If you have a box in an attic, open it. If you have a photograph album, label it while someone is still alive who knows the faces. If you have letters, do not assume they matter only to you. If you have chapel papers, farm books, or diaries, treat them as historical artefacts rather than clutter. Small records, carefully kept, can restore entire strands of local history that would otherwise vanish.

This is not simply a plea for sentiment. It is cultural self defence. Rural Wales has too often been written about from the outside, flattened into stereotype, or treated as a picturesque backdrop to other people’s stories. The most authoritative history of these communities is still held in families’ hands, if they choose to preserve it, and, when appropriate, to share it.

A book written as stewardship

The Davies family of Caeadda are my ancestors. I owe them more than a list. I owe them attention, context, and seriousness, and I have tried to give them what the record allows, a restoration of their world so that a reader can see it, hear it, and understand it, even if they have never stood in those hills.

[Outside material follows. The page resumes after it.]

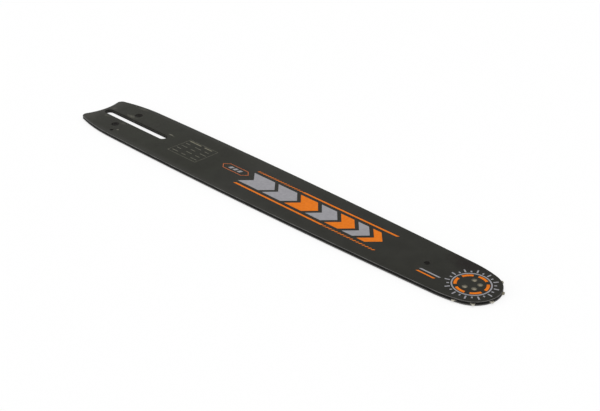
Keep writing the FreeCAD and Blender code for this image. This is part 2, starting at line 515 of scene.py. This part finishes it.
def rivet_profile(face_z, up):
    """A rivet's head on one face of the bar: a crown whose top leans to one side, and a shank below it."""
    profile = []
    for k in range(RIVET_RINGS + 1):
        share = k / RIVET_RINGS
        height = (RIVET_CROWN + RIVET_RIM_DEPTH) * (1 - share ** 2) - RIVET_RIM_DEPTH
        profile.append((RIVET_HEAD_R * share, face_z + up * height, 1 - share))
    shank_z = face_z - up * RIVET_SHANK_DEPTH
    return profile + [(RIVET_SHANK_R, shank_z, 0), (0, shank_z, 0)]


def rivet_heads():
    """The rivets' peened ends: low crowns, struck a little to one side, that spread over the plates."""
    for name, face_z, up in (("rivet_heads_upper", TOP, 1), ("rivet_heads_lower", 0, -1)):
        mesh = bmesh.new()
        for angle in RIVET_ANGLES:
            turn = math.radians(angle)
            x, y = NOSE_X + RIVET_CIRCLE_R * math.cos(turn), RIVET_CIRCLE_R * math.sin(turn)
            add_turned(mesh, x, y, rivet_profile(face_z, up))
        piece_from(name, mesh, RIVET_STEEL)


# Print: thin closed prisms of ink on the upper plate


def ink_line(mesh, outline, height):
    """The points of a line on the plate, at one height."""
    return [mesh.verts.new((x * MM, y * MM, height * MM)) for x, y in outline]


def add_patch(mesh, outline):
    """A patch of ink with one closed outline."""
    low = ink_line(mesh, outline, TOP - INK_BELOW)
    high = ink_line(mesh, outline, TOP + INK_ABOVE)
    mesh.faces.new(low)
    mesh.faces.new(high)
    for k in range(len(outline)):
        after = (k + 1) % len(outline)
        mesh.faces.new((low[k], low[after], high[after], high[k]))


def add_band(mesh, inner, outer, closed=True):
    """A band of ink between two lines with as many points as each other."""
    low_in, low_out = [ink_line(mesh, line, TOP - INK_BELOW) for line in (inner, outer)]
    high_in, high_out = [ink_line(mesh, line, TOP + INK_ABOVE) for line in (inner, outer)]
    count = len(inner)
    for k in range(count if closed else count - 1):
        after = (k + 1) % count
        mesh.faces.new((low_in[k], low_in[after], low_out[after], low_out[k]))
        mesh.faces.new((high_in[k], high_in[after], high_out[after], high_out[k]))
        mesh.faces.new((low_in[k], low_in[after], high_in[after], high_in[k]))
        mesh.faces.new((low_out[k], low_out[after], high_out[after], high_out[k]))
    if not closed:
        for k in (0, count - 1):
            mesh.faces.new((low_in[k], low_out[k], high_out[k], high_in[k]))


def bar_stripe(x_start, x_end, y_middle, width, slant=0.0):
    """The outline of a straight stripe along the bar, with ends that lean forward by slant."""
    low, high = y_middle - width / 2, y_middle + width / 2
    return [(x_start, low), (x_end, low), (x_end + slant, high), (x_start + slant, high)]


def chevron(x, half_height, arm, lead):
    """The outline of an arrowhead that points to the nose."""
    return [
        (x, -half_height),
        (x + arm, -half_height),
        (x + arm + lead, 0),
        (x + arm, half_height),
        (x, half_height),
        (x + lead, 0),
    ]


def arc_points(radius, start, end, steps):
    """Points on an arc round the nose's axis, between two angles in degrees."""
    angles = [math.radians(start + (end - start) * k / steps) for k in range(steps + 1)]
    return [(NOSE_X + radius * math.cos(angle), radius * math.sin(angle)) for angle in angles]


def ring_points(radius, steps):
    """Points on a full ring round the nose's axis."""
    return arc_points(radius, 0, 360 * (steps - 1) / steps, steps - 1)


def main_print():
    """A run of chevrons that grow thinner towards the nose, between two slim rules that end in ticks."""
    grey, orange = bmesh.new(), bmesh.new()
    start, half_height, lead, gap = 148.0, 9.2, 9.0, 4.2
    arms = [24, 21, 18.5, 16, 13.5, 10.5, 8]
    colours = [grey, grey, orange, grey, orange, grey, orange]
    x = start
    for arm, mesh in zip(arms, colours):
        add_patch(mesh, chevron(x, half_height, arm, lead))
        x += arm + gap

    rule_y, rule_width, slant = 13.2, 1.7, 1.7
    tick_pitch, tick_width, ticks = 3.0, 1.5, 17
    ticks_length = ticks * tick_pitch
    end = x + lead - slant
    for side in (1, -1):
        y = side * rule_y
        for k in range(ticks):
            run = k * tick_pitch
            tick_x = start + run if side > 0 else end - tick_width - run
            add_patch(orange, bar_stripe(tick_x, tick_x + tick_width, y, rule_width, slant))
        rule_start = start + ticks_length if side > 0 else start
        rule_end = end if side > 0 else end - ticks_length
        add_patch(orange, bar_stripe(rule_start, rule_end, y, rule_width, slant))
    piece_from("print_chevrons_grey", grey, GREY_INK)
    piece_from("print_chevrons_orange", orange, ORANGE_INK)


def badge():
    """A small pointed badge outline with three short bars in it."""
    middle_x, middle_y = 132.3, 2.4
    half_length, half_height, point_length, line = 15.6, 4.4, 4.6, 0.6
    tip_mitre, shoulder_mitre = 1.45, 0.4

    def outline(inset):
        tip = half_length - inset * tip_mitre
        shoulder = half_length - point_length - inset * shoulder_mitre
        side = half_height - inset
        near = [(-shoulder, -side), (shoulder, -side)]
        far = [(shoulder, side), (-shoulder, side)]
        corners = [(-tip, 0)] + near + [(tip, 0)] + far
        return [(middle_x + x, middle_y + y) for x, y in corners]

    frame_mesh, bars = bmesh.new(), bmesh.new()
    add_band(frame_mesh, outline(line), outline(0))
    bar_length, bar_pitch, bar_height, slant = 3.2, 5.2, 3.2, 1.3
    for k in (-1, 0, 1):
        x = middle_x + k * bar_pitch - bar_length / 2 - slant / 2
        add_patch(bars, bar_stripe(x, x + bar_length, middle_y, bar_height, slant))
    piece_from("print_badge_line", frame_mesh, BADGE_INK)
    piece_from("print_badge_bars", bars, GREY_INK)


def data_field():
    """A faint ruled field: a header of two bright dashes over rows of short blank dashes."""
    faint, header = bmesh.new(), bmesh.new()
    left, right, low, high, line = 62.0, 98.5, -12.8, 13.0, 0.4

    def corners(inset):
        x_low, x_high, y_low, y_high = left + inset, right - inset, low + inset, high - inset
        return [(x_low, y_low), (x_high, y_low), (x_high, y_high), (x_low, y_high)]

    add_band(faint, corners(line), corners(0))
    header_drop, header_width = 2.0, 1.3
    header_y = high - header_drop
    header_dashes = ((1.6, 15.0), (21.0, 9.5))
    for indent, length in header_dashes:
        start = left + indent
        add_patch(header, bar_stripe(start, start + length, header_y, header_width))

    # The margin under the rows is a share of a row, and the dashes and their indent are shares of a column
    rows, margin_share = 4, 0.7
    columns, indent_share, short_share, long_share = 3, 0.2, 0.45, 0.62
    dash_width = 0.8
    row_pitch = (header_y - low) / (rows + margin_share)
    column_pitch = (right - left) / columns
    for row in range(rows):
        y = header_y - row_pitch * (row + 1)
        for column in range(columns):
            x = left + column_pitch * (column + indent_share)
            length = column_pitch * (long_share if (row + column) % 2 else short_share)
            add_patch(faint, bar_stripe(x, x + length, y, dash_width))
    piece_from("print_data_field", faint, FAINT_INK)
    piece_from("print_data_header", header, HEADER_INK)


def nose_print():
    """A dial round the rivets, a ring with rays outside it and orange arcs inside it, and two stripes."""
    grey, orange = bmesh.new(), bmesh.new()
    ring_inner, ring_outer, ring_steps = 12.95, 14.0, 96
    add_band(grey, ring_points(ring_inner, ring_steps), ring_points(ring_outer, ring_steps))

    rays, ray_start, short_ray, long_ray, half_width = 24, 15.0, 16.8, 18.6, 0.55
    for k in range(rays):
        angle = 360 * (k + 0.5) / rays
        ray_end = long_ray if k % 2 else short_ray
        turn_in, turn_out = [math.degrees(half_width / radius) for radius in (ray_start, ray_end)]
        inner_line = arc_points(ray_start, angle - turn_in, angle + turn_in, 2)
        outer_line = arc_points(ray_end, angle - turn_out, angle + turn_out, 2)
        add_band(grey, inner_line, outer_line, closed=False)

    arcs, arc_span, arc_inner, arc_outer, arc_steps = 6, 42, 10.0, 12.1, 14
    for k in range(arcs):
        start = 360 * k / arcs
        inner_line = arc_points(arc_inner, start, start + arc_span, arc_steps)
        outer_line = arc_points(arc_outer, start, start + arc_span, arc_steps)
        add_band(orange, inner_line, outer_line, closed=False)

    stripe_start, stripe_width, slant = 335.0, 1.3, 1.3
    for mesh, length, y in ((grey, 17.0, -8.6), (orange, 15.0, -12.0)):
        add_patch(mesh, bar_stripe(stripe_start, stripe_start + length, y, stripe_width, slant))
    piece_from("print_nose_grey", grey, GREY_INK)
    piece_from("print_nose_orange", orange, ORANGE_INK)


# Stage, light and camera


def seen_rays(nodes, links):
    """1 for the rays that show a white backdrop: straight from the camera, mirrored or through glass."""
    path = nodes.new("ShaderNodeLightPath")
    seen = path.outputs["Is Camera Ray"]
    for ray in ("Is Glossy Ray", "Is Transmission Ray"):
        either = nodes.new("ShaderNodeMath")
        either.operation = "MAXIMUM"
        links.new(seen, either.inputs[0])
        links.new(path.outputs[ray], either.inputs[1])
        seen = either.outputs[0]
    return seen


def mix_shaders(nodes, links, share, first, second, output):
    """Sends the first shader to an output where share is 0, and the second where it is 1."""
    mix = nodes.new("ShaderNodeMixShader")
    for socket, source in zip(mix.inputs, (share, first, second)):
        links.new(source, socket)
    links.new(mix.outputs["Shader"], output.inputs["Surface"])


def floor():
    """A pale floor, level with the lowest point of the rivet heads."""
    data = bpy.data.meshes.new("floor")
    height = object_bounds()[0].z
    signs = ((-1, -1), (1, -1), (1, 1), (-1, 1))
    corners = [(x * FLOOR_REACH, y * FLOOR_REACH, height) for x, y in signs]
    data.from_pydata(corners, [], [(0, 1, 2, 3)])
    finish = Finish("pale_floor", specular=0.0)
    finish.set_colour((FLOOR_LEVEL, FLOOR_LEVEL, FLOOR_LEVEL, 1))
    finish.set_roughness(0.9)
    nodes, links = finish.nodes, finish.links
    glow = nodes.new("ShaderNodeEmission")
    glow.inputs["Color"].default_value = (1, 1, 1, 1)
    share = finish.math("MULTIPLY", seen_rays(nodes, links), FLOOR_WHITE_SHARE)
    paint, white = finish.shader.outputs["BSDF"], glow.outputs["Emission"]
    mix_shaders(nodes, links, share, paint, white, nodes["Material Output"])
    data.materials.append(finish.material)
    plane = bpy.data.objects.new("floor", data)
    bpy.context.scene.collection.objects.link(plane)
    plane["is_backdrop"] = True


def sky():
    """A soft studio, brighter overhead, that looks white to the camera and in reflections."""
    world = bpy.data.worlds.new("studio")
    bpy.context.scene.world = world
    world.use_nodes = True
    nodes, links = world.node_tree.nodes, world.node_tree.links
    studio = nodes["Background"]
    place = nodes.new("ShaderNodeTexCoord")
    split = nodes.new("ShaderNodeSeparateXYZ")
    ramp = nodes.new("ShaderNodeValToRGB")
    for element, height, level in zip(ramp.color_ramp.elements, (0, 1), (HORIZON_LEVEL, ZENITH_LEVEL)):
        element.position = height
        element.color = (level, level, level, 1)
    links.new(place.outputs["Generated"], split.inputs["Vector"])
    links.new(split.outputs["Z"], ramp.inputs["Fac"])
    links.new(ramp.outputs["Color"], studio.inputs["Color"])
    white = nodes.new("ShaderNodeBackground")
    white.inputs["Color"].default_value = (1, 1, 1, 1)
    soft, plain = studio.outputs["Background"], white.outputs["Background"]
    mix_shaders(nodes, links, seen_rays(nodes, links), soft, plain, nodes["World Output"])


def lamp(name, place, strength, spread):
    """A far soft light that shines from the direction of place."""
    data = bpy.data.lights.new(name, "SUN")
    data.energy = strength
    data.angle = math.radians(spread)
    light = bpy.data.objects.new(name, data)
    light.rotation_mode = "QUATERNION"
    light.rotation_quaternion = (-Vector(place)).to_track_quat("-Z", "Y")
    bpy.context.scene.collection.objects.link(light)


def camera():
    """The camera that took the photograph."""
    data = bpy.data.cameras.new("camera")
    data.lens = CAMERA_LENS
    data.sensor_width = SENSOR_WIDTH
    data.clip_start = 0.01
    data.clip_end = 50
    view = bpy.data.objects.new("camera", data)
    azimuth, elevation = math.radians(CAMERA_AZIMUTH), math.radians(CAMERA_ELEVATION)
    level = math.cos(elevation)
    back = Vector((math.sin(azimuth) * level, -math.cos(azimuth) * level, math.sin(elevation)))
    roll = Quaternion((0, 0, 1), math.radians(CAMERA_ROLL))
    view.location = CAMERA_PLACE
    view.rotation_mode = "QUATERNION"
    view.rotation_quaternion = (-back).to_track_quat("-Z", "Y") @ roll
    bpy.context.scene.collection.objects.link(view)
    bpy.context.scene.camera = view


dress_nodes()
rivet_heads()
main_print()
badge()
data_field()
nose_print()
floor()
sky()
lamp("overhead", (0.10, 0.05, 0.99), strength=1.2, spread=50)
lamp("side", (-0.45, -0.80, 0.22), strength=0.5, spread=20)
camera()
bpy.context.scene.view_settings.view_transform = "Standard"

The uplands have voices. If we do not listen now, and preserve what can still be preserved, the silence will not be sudden. It will simply arrive, one discarded paper, one forgotten name, one closed chapel at a time.

A final word of thanks

I end with a personal note of gratitude. I am deeply grateful to my fellow Caeadda descendant, Elinor Bennett, who has done so much over many years to preserve and share our heritage, and who kindly wrote the foreword to this book. Her commitment to family memory, and to the careful handing-on of what might otherwise have been lost, exemplifies the very spirit that Voices from the Uplands seeks to honour.